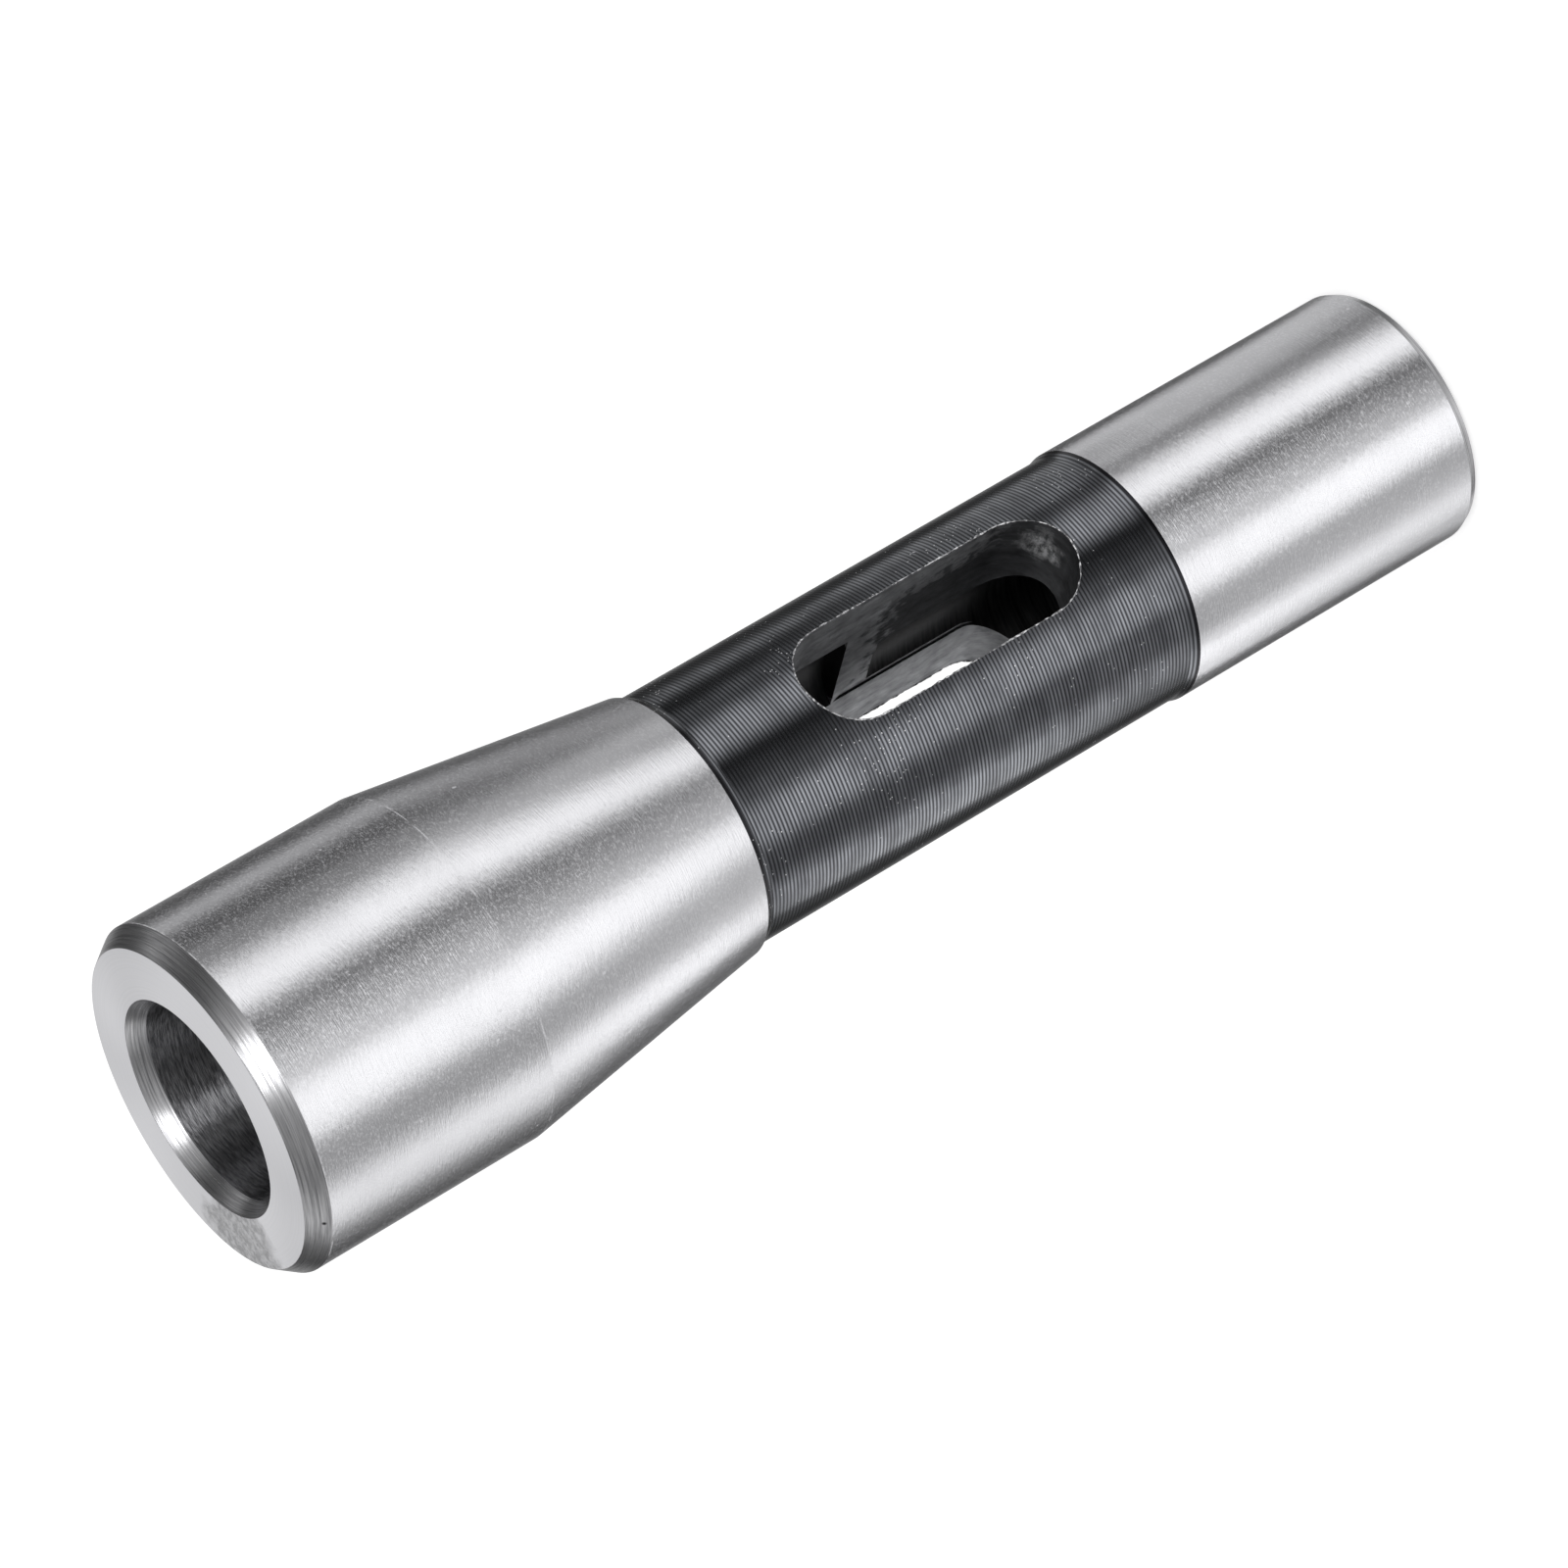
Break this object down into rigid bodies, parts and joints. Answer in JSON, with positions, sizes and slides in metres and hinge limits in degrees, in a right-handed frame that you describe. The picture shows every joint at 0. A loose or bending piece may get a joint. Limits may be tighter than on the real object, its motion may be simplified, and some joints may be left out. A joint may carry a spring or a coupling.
{
  "type": "morse taper adapter",
  "caption": "Milling spindle adapter: a ground cone and parallel shank outside, a Morse taper socket inside, a drift slot across the body and a drawbar thread in its tail.",
  "frame": {"origin": "centre of the drawbar end face, the lowest plane of the part", "axes": "+Z along the turned axis from the drawbar end to the nose face; Y runs through the drift slot, with the keyway in the +Y side; X crosses the slot"},
  "size_m": [0.032, 0.032, 0.1278],
  "materials": {
    "ground_steel": "ground ends with a black oxide waist"
  },
  "bodies": {
    "root": {"adapter_body": "ground_steel"}
  },
  "joints": []
}
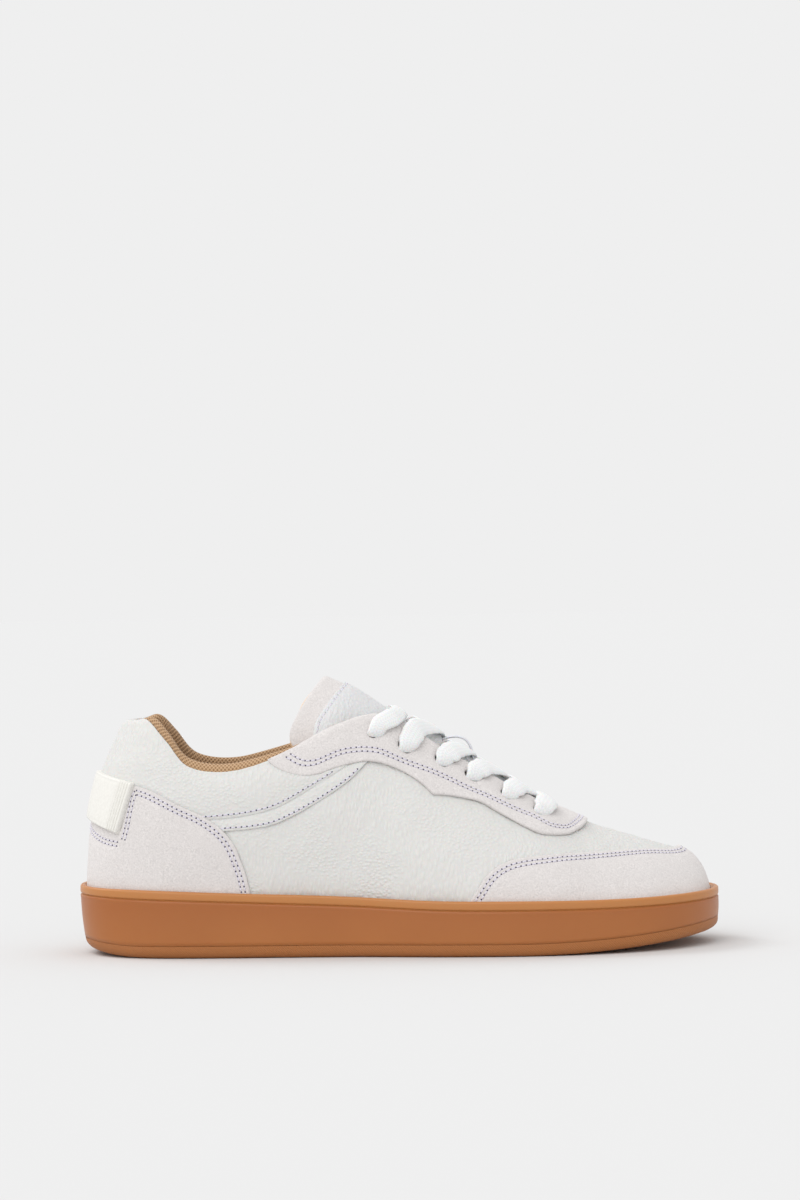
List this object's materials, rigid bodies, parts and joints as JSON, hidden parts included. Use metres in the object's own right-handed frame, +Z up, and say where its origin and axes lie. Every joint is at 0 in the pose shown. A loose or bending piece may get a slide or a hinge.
● ● ● ● ● ● ●
Request
Using the exact wording, write out all of the records.

Answer to the problem
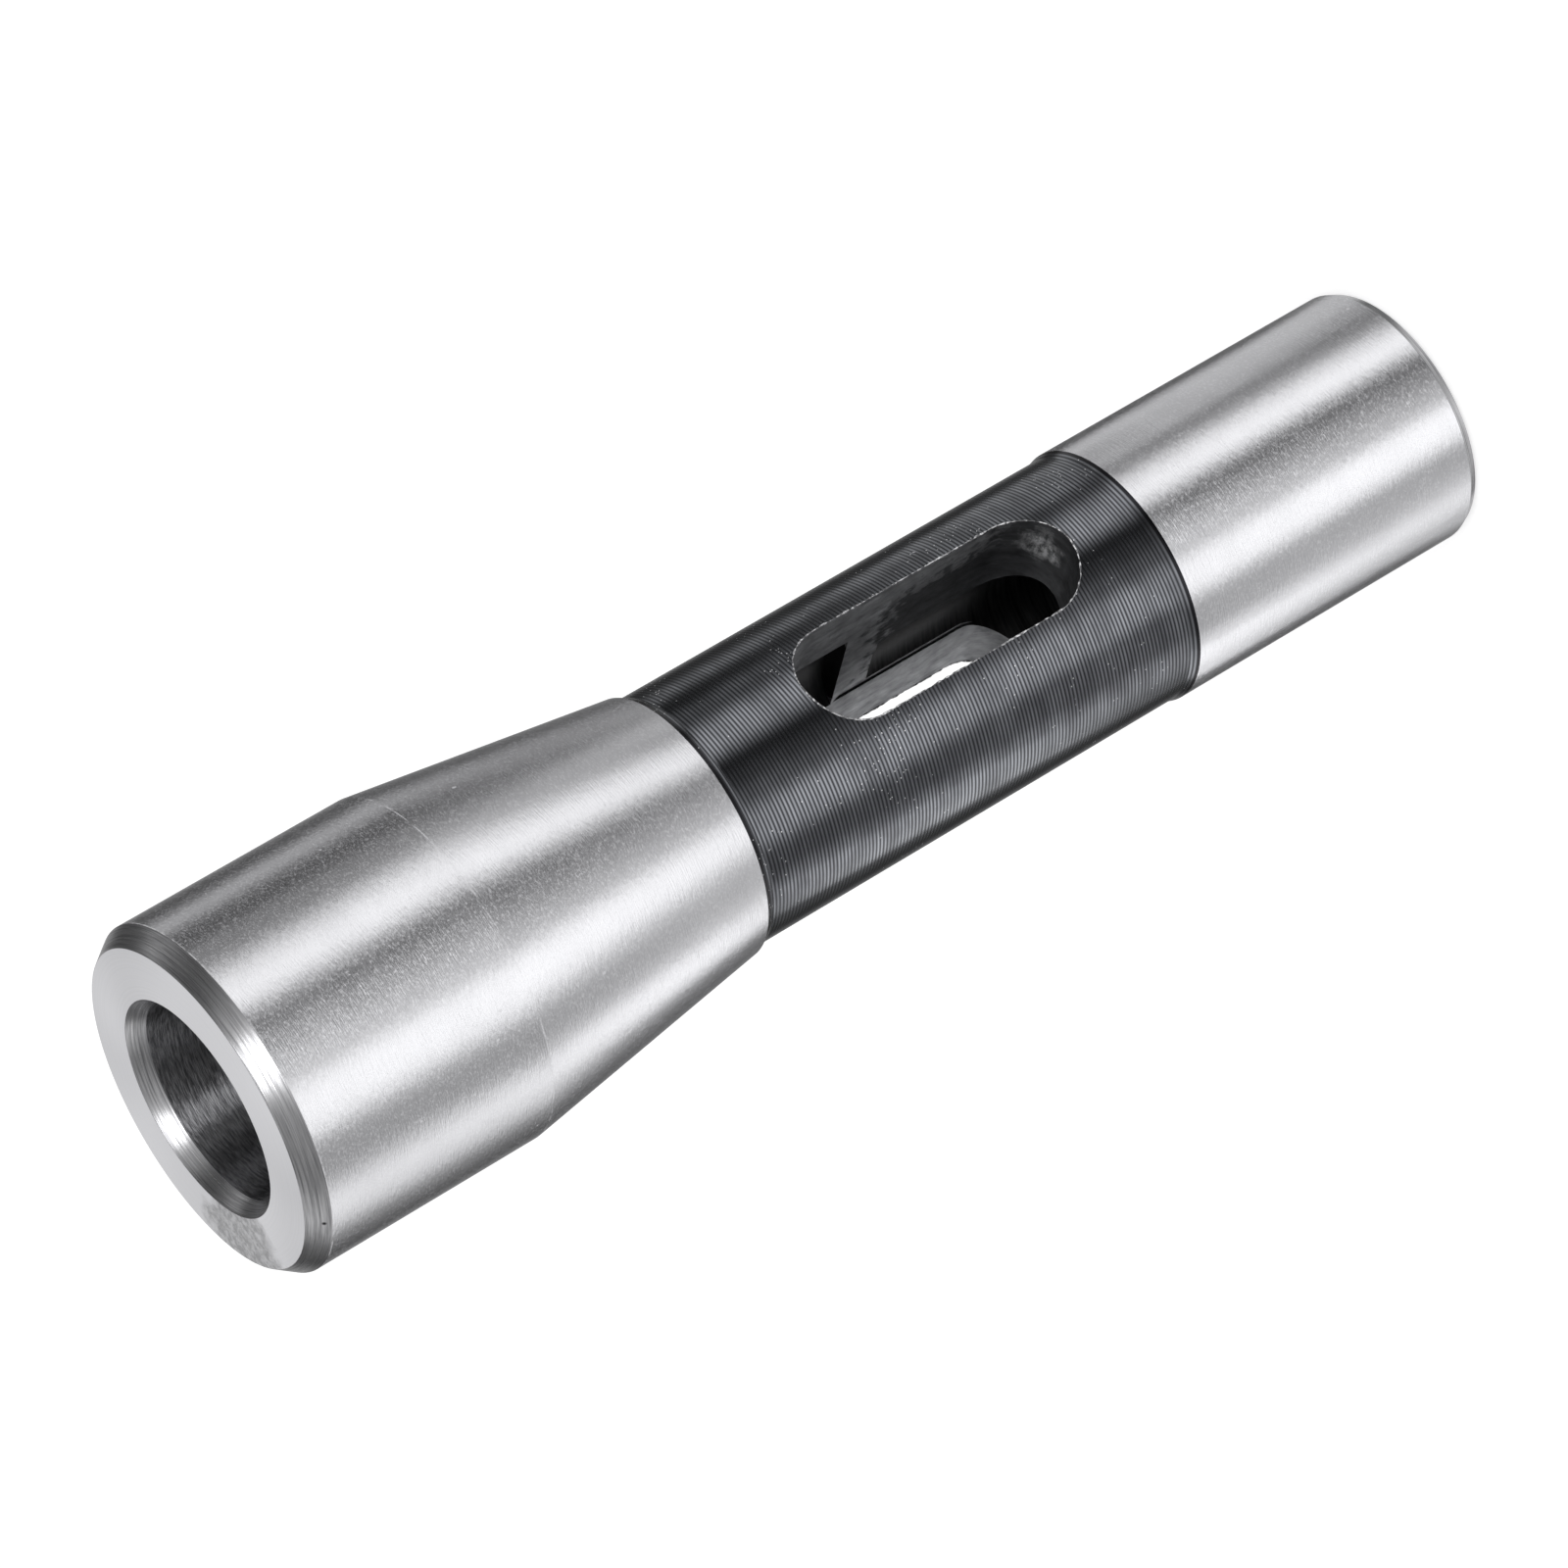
Break this object down into rigid bodies, parts and joints. Answer in JSON, with positions, sizes and slides in metres and hinge limits in degrees, in a right-handed frame that you describe. The picture shows every joint at 0. A loose or bending piece may get a joint. Limits may be tighter than on the real object, its motion may be simplified, and some joints may be left out. A joint may carry a spring or a coupling.
{
  "type": "morse taper adapter",
  "caption": "Milling spindle adapter: a ground cone and parallel shank outside, a Morse taper socket inside, a drift slot across the body and a drawbar thread in its tail.",
  "frame": {"origin": "centre of the drawbar end face, the lowest plane of the part", "axes": "+Z along the turned axis from the drawbar end to the nose face; Y runs through the drift slot, with the keyway in the +Y side; X crosses the slot"},
  "size_m": [0.032, 0.032, 0.1278],
  "materials": {
    "ground_steel": "ground ends with a black oxide waist"
  },
  "bodies": {
    "root": {"adapter_body": "ground_steel"}
  },
  "joints": []
}
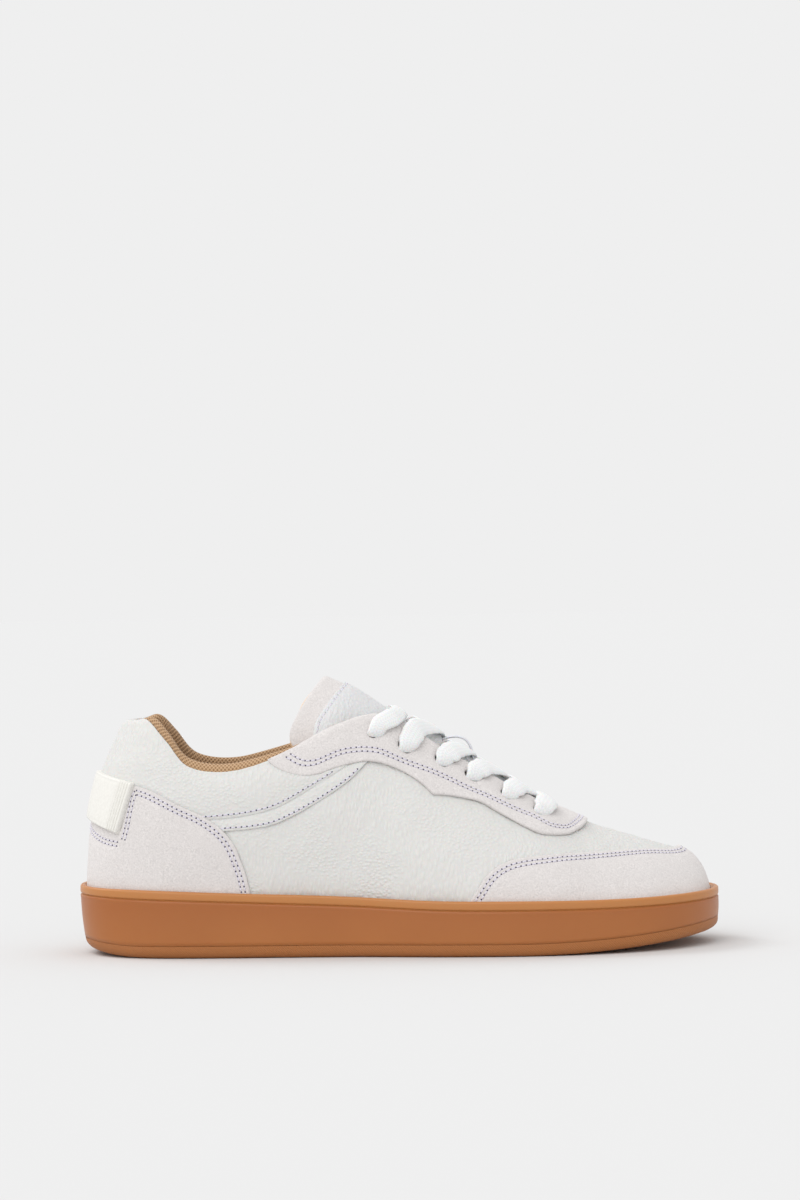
List this object's materials, rigid bodies, parts and joints as JSON, hidden parts included. Use metres in the object's own right-handed frame, +Z up, and say where its origin and axes lie. Every joint is at 0 in the pose shown. A loose or bending piece may get a slide or a hinge.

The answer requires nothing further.